How I Met Your Mother may put it off and stretch it out for as long as they can, but eventually, Ted is going to meet his kids' mother (I told this to my wife and she said the show could get canceled unexpectedly before they get a chance for him to meet her. I found that implausible, so she pointed out that one of the actors could die. "Ted could die, Joe," she said. She said this. So watch out, Josh Radnor: a Viking fan is rooting for you to live).
6.
Or I could say it this way: the 2009 NFC Championship Game drove me from blogging.7.
This needs to be said before I go. If as a fan you've witnessed your favorite team win a championship, and you're mocking fans of a team that has never won championships, and you're reveling in their misery and rubbing it in during the moment of their heartbreak, you're being a bully. There's no other way to say it. It's the haves making fun of the have-nots, and wanting them to stay have-nots.
You all know I hate the Packers, but remember: I hate them as a fan of a team with zero championships loathing a team that has won 12 championships. You better believe I dislike the Saints right now, but if their fans get to celebrate a title, then good for them, and if they suffer heartbreak, I won't be there to make fun of them for it. And if I ever have been in that role, I apologize.
To all those other long-suffering fans out there, I feel a deep kinship with some of you, though we've never met. May you be given what you are looking for. May you experience the great joy you long for. I may not root for your team, but I root for you.
8.
They were really setting up for the game-winning field goal, weren't they?
9.
So this is likely my last blog post here (though I'm a flake, and this retirement could be a Favre retirement). Thanks for reading.
The dream is dead. Long live the dream. Endure it. And someday, maybe, just maybe...skol.
UPDATES
My emotions are pretty raw, and thoughts are still coming to me. I'll update here throughout the week, and then it is my intent to at least take the offseason of blogging off (at least).
Addendum 1
I realized another reason I went from sickly anxious to relatively calm. While the game was still going on, it was the dread and hope of what could be. When the game was over, it immediately went into our canon of suffering.
Addendum 2
Packer fans have endured some very tough playoff defeats in the '00s, notably against the Eagles in '03 (4th and 26), the Giants in '07 (home NFC title game loss in overtime), and the Cardinals in '09 (you remember). But I would like Packer fans to try a mental game.
Imagine that, in your past, the '96 Packers had lost in the NFC Championship Game, and that Lombardi's Packers had lost those first two Super Bowls.
Imagine that is your team's history. Now imagine 4th and 26. Now imagine the '07 NFC title game. Now imagine that Cardinals game.
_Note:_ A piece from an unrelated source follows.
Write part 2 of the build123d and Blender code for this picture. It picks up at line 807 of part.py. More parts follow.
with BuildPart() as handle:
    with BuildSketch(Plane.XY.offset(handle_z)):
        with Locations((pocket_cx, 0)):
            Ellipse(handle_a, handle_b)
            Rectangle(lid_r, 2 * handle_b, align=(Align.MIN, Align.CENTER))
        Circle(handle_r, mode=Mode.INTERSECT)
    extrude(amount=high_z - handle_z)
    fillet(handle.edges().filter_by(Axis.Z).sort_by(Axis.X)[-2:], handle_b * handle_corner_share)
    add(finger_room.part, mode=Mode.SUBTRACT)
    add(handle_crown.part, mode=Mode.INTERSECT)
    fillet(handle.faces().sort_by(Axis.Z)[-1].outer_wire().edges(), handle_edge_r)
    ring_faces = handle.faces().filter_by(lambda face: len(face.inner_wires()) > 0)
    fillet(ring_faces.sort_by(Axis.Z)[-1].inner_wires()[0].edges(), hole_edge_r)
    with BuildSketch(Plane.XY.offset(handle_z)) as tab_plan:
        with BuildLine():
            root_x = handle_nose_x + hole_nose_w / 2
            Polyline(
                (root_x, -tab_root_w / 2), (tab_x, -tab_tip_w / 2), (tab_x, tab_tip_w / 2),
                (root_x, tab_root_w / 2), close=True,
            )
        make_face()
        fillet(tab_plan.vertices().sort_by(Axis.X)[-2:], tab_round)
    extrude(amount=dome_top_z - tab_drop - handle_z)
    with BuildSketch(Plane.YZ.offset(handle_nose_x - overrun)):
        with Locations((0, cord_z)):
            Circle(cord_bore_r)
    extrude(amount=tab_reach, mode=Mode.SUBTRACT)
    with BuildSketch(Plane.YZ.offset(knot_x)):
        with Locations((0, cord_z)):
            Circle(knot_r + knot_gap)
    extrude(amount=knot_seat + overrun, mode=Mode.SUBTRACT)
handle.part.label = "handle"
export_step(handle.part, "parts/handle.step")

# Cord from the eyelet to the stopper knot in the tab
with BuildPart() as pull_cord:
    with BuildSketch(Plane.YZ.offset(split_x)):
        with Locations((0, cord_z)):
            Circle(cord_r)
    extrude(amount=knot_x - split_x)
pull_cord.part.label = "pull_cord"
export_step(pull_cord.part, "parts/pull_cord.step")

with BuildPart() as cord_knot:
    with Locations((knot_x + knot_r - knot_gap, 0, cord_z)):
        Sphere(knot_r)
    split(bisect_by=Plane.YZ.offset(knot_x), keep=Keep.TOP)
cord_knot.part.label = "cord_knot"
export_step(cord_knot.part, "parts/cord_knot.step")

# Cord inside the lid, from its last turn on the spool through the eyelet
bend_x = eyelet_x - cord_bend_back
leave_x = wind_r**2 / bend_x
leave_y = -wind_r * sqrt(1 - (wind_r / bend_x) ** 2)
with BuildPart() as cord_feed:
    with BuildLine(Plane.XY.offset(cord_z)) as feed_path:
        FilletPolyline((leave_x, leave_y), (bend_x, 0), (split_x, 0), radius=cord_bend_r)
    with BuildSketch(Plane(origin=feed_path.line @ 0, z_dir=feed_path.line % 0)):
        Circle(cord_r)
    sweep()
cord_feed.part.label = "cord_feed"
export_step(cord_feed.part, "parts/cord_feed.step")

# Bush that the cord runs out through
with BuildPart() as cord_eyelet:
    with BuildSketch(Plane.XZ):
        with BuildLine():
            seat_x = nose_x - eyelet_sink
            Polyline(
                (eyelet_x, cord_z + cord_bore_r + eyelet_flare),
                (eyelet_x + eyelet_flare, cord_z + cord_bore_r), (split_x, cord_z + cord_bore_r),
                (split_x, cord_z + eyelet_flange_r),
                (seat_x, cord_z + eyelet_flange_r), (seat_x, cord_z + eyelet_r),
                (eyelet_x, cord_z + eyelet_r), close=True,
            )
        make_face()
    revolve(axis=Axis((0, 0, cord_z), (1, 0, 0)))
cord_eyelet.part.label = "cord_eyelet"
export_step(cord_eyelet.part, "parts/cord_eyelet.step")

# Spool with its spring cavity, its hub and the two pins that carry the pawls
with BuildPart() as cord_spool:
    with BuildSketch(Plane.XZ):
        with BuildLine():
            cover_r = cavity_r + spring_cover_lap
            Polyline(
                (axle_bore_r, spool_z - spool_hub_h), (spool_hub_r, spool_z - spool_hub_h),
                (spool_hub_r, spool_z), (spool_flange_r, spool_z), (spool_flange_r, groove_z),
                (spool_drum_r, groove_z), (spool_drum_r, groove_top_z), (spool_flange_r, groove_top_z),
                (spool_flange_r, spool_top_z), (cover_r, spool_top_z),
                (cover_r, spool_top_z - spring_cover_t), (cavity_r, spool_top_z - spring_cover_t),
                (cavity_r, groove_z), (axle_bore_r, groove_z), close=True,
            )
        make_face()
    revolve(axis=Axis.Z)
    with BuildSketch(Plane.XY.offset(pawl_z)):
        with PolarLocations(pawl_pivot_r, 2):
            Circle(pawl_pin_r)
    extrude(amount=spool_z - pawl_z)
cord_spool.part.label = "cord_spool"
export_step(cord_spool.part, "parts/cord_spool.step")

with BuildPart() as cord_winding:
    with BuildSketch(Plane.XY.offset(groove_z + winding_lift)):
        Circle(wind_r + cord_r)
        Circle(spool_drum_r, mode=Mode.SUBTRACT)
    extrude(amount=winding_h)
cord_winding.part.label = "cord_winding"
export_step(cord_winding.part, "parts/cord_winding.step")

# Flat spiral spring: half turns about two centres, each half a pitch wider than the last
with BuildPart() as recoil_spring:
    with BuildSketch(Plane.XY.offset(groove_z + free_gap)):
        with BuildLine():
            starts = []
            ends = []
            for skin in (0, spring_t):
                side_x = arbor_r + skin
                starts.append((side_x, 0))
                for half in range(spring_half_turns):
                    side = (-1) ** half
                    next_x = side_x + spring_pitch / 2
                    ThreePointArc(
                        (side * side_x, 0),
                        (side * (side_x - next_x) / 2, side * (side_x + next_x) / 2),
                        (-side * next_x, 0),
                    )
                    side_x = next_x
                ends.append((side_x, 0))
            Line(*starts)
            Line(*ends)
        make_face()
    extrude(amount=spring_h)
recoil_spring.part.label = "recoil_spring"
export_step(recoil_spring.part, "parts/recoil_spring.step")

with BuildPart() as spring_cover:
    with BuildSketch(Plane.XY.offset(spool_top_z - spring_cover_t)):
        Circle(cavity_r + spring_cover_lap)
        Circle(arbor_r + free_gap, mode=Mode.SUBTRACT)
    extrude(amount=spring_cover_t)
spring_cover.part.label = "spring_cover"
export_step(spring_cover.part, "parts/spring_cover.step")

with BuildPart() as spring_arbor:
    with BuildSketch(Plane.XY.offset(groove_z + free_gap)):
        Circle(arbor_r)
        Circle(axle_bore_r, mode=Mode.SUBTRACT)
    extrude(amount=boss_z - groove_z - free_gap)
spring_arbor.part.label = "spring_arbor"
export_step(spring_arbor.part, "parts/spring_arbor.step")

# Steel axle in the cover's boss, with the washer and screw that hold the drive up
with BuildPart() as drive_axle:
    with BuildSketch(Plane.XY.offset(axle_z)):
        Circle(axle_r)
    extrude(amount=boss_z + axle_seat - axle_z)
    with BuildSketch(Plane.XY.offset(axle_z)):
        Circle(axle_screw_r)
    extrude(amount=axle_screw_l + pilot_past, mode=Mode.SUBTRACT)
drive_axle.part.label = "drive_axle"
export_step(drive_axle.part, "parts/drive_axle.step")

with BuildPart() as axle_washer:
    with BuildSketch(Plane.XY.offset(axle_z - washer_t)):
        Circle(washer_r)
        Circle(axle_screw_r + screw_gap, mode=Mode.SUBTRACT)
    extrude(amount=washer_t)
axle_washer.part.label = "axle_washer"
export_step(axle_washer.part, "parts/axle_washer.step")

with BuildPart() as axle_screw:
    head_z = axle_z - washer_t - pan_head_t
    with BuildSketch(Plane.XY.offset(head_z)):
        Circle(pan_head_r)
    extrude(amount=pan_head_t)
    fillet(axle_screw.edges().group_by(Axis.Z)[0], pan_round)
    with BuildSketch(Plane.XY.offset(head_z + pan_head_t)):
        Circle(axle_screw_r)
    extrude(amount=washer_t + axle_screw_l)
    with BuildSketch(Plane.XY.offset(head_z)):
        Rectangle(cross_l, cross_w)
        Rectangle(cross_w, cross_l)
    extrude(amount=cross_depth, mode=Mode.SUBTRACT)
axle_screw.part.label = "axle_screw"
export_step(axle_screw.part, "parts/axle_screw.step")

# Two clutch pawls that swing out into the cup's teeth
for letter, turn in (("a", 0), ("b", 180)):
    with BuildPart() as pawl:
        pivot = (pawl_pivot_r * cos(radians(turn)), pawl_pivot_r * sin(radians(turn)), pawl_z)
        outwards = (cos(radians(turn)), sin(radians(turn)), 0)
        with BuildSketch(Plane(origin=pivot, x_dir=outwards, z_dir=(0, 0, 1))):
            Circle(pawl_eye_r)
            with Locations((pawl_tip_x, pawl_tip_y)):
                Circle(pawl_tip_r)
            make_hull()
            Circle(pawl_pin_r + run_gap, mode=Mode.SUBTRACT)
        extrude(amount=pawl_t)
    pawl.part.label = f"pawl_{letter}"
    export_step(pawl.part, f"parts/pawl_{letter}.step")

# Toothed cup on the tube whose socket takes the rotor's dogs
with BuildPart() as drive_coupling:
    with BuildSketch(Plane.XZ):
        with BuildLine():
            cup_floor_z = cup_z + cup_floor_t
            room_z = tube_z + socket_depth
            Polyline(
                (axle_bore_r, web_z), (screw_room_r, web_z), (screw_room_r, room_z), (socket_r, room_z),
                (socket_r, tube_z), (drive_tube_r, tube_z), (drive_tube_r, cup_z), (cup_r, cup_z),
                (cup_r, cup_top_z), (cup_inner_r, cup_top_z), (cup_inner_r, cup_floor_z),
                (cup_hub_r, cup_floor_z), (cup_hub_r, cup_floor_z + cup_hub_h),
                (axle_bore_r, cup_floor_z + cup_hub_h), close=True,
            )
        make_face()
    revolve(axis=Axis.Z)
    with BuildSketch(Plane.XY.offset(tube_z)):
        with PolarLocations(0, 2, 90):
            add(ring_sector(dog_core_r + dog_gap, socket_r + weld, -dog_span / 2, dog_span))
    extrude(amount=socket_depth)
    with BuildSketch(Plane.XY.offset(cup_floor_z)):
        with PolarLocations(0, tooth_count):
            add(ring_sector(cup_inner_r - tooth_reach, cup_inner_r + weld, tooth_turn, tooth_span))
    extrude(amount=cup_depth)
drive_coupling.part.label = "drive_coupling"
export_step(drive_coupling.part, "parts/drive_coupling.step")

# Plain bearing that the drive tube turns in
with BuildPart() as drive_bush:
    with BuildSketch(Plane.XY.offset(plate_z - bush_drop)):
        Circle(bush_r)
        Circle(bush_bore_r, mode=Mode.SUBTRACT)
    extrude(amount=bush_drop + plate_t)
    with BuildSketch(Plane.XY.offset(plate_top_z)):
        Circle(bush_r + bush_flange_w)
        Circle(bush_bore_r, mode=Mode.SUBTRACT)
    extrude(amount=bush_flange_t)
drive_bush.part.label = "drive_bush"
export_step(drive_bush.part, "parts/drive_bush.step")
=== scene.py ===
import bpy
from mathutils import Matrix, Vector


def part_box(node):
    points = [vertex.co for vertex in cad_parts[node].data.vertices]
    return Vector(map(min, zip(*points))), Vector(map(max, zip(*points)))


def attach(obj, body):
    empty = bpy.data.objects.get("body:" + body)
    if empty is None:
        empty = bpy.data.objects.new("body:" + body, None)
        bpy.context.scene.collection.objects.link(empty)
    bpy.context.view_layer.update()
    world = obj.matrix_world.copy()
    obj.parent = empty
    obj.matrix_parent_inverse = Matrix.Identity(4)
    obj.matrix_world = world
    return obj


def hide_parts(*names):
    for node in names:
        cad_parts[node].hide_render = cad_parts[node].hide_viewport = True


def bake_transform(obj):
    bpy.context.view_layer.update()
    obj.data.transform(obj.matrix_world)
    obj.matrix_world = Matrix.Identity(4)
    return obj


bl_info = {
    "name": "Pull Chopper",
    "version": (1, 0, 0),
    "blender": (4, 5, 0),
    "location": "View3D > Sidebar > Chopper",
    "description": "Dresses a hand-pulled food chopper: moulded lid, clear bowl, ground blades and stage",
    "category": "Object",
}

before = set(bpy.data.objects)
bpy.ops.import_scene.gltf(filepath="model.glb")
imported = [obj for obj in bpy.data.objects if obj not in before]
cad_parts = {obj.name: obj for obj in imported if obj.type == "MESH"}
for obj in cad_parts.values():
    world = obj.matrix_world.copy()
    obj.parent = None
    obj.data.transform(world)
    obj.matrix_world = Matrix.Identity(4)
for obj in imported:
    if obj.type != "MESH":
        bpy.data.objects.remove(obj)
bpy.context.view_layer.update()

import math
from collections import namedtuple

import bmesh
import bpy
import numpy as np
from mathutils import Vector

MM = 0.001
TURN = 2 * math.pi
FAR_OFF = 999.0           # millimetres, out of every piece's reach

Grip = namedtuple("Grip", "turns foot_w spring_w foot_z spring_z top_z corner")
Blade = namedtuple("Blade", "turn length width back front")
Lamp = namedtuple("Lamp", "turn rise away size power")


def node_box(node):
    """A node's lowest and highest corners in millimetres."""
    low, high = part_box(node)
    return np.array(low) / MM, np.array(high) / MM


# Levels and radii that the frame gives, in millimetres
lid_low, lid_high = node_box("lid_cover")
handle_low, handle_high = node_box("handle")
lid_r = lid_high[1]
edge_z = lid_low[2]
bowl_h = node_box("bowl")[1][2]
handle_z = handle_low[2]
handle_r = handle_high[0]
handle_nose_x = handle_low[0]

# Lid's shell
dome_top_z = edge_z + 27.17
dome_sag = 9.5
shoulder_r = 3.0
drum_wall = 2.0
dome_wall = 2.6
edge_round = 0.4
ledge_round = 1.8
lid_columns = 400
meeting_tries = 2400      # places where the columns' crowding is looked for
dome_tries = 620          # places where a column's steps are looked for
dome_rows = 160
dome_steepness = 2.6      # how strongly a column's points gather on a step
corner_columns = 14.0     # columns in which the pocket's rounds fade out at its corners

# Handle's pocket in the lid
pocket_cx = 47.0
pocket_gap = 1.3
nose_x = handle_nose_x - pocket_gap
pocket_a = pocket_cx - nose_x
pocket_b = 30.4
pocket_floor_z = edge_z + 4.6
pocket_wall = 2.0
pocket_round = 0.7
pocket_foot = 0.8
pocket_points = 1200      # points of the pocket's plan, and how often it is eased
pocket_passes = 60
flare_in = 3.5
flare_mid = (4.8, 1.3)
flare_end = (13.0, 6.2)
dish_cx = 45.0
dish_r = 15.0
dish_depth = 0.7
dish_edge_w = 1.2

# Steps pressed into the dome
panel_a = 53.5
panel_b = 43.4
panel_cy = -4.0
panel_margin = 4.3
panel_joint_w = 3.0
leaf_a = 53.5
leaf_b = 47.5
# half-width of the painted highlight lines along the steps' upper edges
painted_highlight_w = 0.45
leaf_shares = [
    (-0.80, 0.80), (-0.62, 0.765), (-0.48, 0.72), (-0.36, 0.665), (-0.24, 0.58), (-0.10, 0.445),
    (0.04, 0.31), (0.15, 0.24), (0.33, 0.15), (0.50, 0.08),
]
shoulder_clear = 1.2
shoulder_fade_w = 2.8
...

That is what it means to be a Viking fan.
Addendum 3
As the week has gone on, I've just gotten more and more sad. We were so close. Despite all the turnovers (without which we might have won handily), the game was tied, we had the ball, and we were driving, we were even setting up for the game-winning field goal (I trust Longwell indoors from 50-51 yards for a game-winner). And it was lost. We had the game tied and were setting up for a game-winning score, and now the Saints are in the Super Bowl and we've got another heart-breaker on the list.
When I step outside into a Minnesota January, I feel we are forsaken. If it didn't happen in the Bud Grant era, and it didn't happen in '98 (oh so close), and it didn't happen in '09 (oh so close), why shouldn't we give up hope? Why shouldn't we despair?
Addendum 4
I felt the most distraught during the game; as the week has gone on, my distress has decreased exponentially. Why? Because the game has moved into the realm of history. For me, history takes on the aura of inevitability, if not, of course, the reality of inevitability. It is now recorded and written--what happened is what happened.
That I think of the Vikings in somewhat literary terms contributes; it is as if the team is a combination of Greek Tragedy and Absurdist Drama (come see "The Minnesota Vikings," a collaboration of Sophocles and Beckett). Think about reading Romeo and Juliet. You might read it thinking Romeo and Juliet were so close to being together, that things were so close to being alright, that merely some bad luck and bad timing came between a happy ending. But the play is a tragedy written almost 400 years ago--Romeo and Juliet have never had their happy ending, and they've been playing out that so close drama for centuries. King Lear is tragic and depressing, but I'm more moved by the nihilistic despair of the play than by feeling for the fate of the characters: it is literature, it is intended as tragedy, and the sad demise of Lear and Cordelia cannot but be as it is. Quite obviously the '09 Vikings' season was not destined to its ending as a 400 year old work of literature is destined to its ending, but after a few days, that's now how it feels to me.
So while the Vikings could have, should have, and nearly did, win the 2009 NFC Championship Game, as time goes on it becomes a fixed Drama that can only end the way it did.
Addendum 5
Bill Simmons contributes to the conversation, with a great deal relevant to the comments thread discussions here and a great many parallels to what I've written about here.
Addendum 6
And I'm off on hiatus. Thank you for the many intelligent comments in this thread, both the complimentary and the critical. You have convinced me not to permanently abandon this blog; I now intend to return around August. Between now and then, if there is giant team news, or if I have any dreams about the team, or if any thoughts come to me that are insightful or amusing, I might post (but don't check regularly, as it won't be very regular at all). I was ready to turn away, but a few days going by and a lot of good thoughts in the discussion make me think it won't be permanent. Thanks for pulling me back.